My aunt Jan, my mother’s older sister, died a month after Lita. She did not go gentle either. I’d visited her in early May with my younger brother, and we found her in an absolute vortex of interpersonal drama, physical trauma, end of life, and staunch resistance to it all. My formerly chill themes of chaos and control became banshees, screaming in my face to be heard over the other, their time to shine. I held on to whatever I could find that made sense – small acts of care, gentle but firm encouragement, laughter – and I was also scared and frustrated and confused, flailing. It’s painful to accept that sometimes putting a stop to intergenerational cycles of trauma requires boundaries in a relationship I wish could be boundless. I hardened my heart a little bit, and I haven’t really processed Jan’s death and what it means, because it means too much and not enough. Always with the contradictions, so hard to hold. I’ve barely talked to anyone about it. Whenever I think about starting to explore the caverns of it, I find myself overwhelmed and I go quiet. This is the most I’ve written about it anywhere and suddenly I feel a whole novel come crashing in, into my little world. Maybe the words actually are necessary.

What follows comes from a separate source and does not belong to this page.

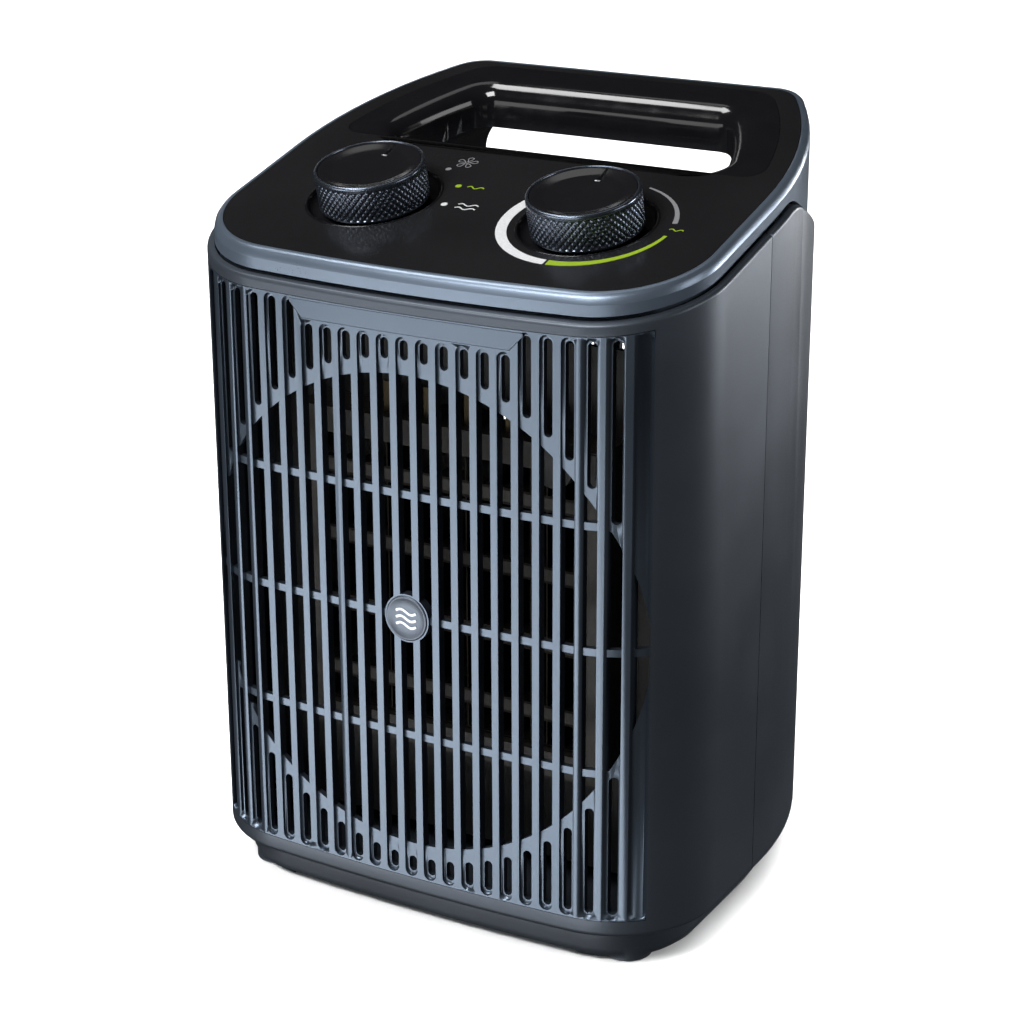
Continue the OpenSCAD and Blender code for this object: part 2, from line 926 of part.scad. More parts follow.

AND there’s so much good that’s happened! I traveled to Norway! I saw my oldest brother for the first time in like 7 years! I danced with my beautiful friends! I’m three years sober tomorrow despite the new grief! It’s Tuesday after all, and the tremors have kept me moving with so much zest and gratitude for life. The good is overwhelming too and deserves just as much processing, if not more, for the sake of my bad-news-addled brain, as the capitalist war machine churns in the foreground, destroying everyone in its path, and the beauty of Earth radiates on. I’d heard getting older and wiser comes with more questions than answers, and what once were abstract aphorisms are now my lived experience, and everything makes even less sense than was foretold. I do have some answers, though, to be fair. Many things are known to me – many beautiful, terrible, wondrous things. My self may even be one of them, this neurotic form, the tattered ribbon, the wave rider, eternal and mortal, destroyed and radiant.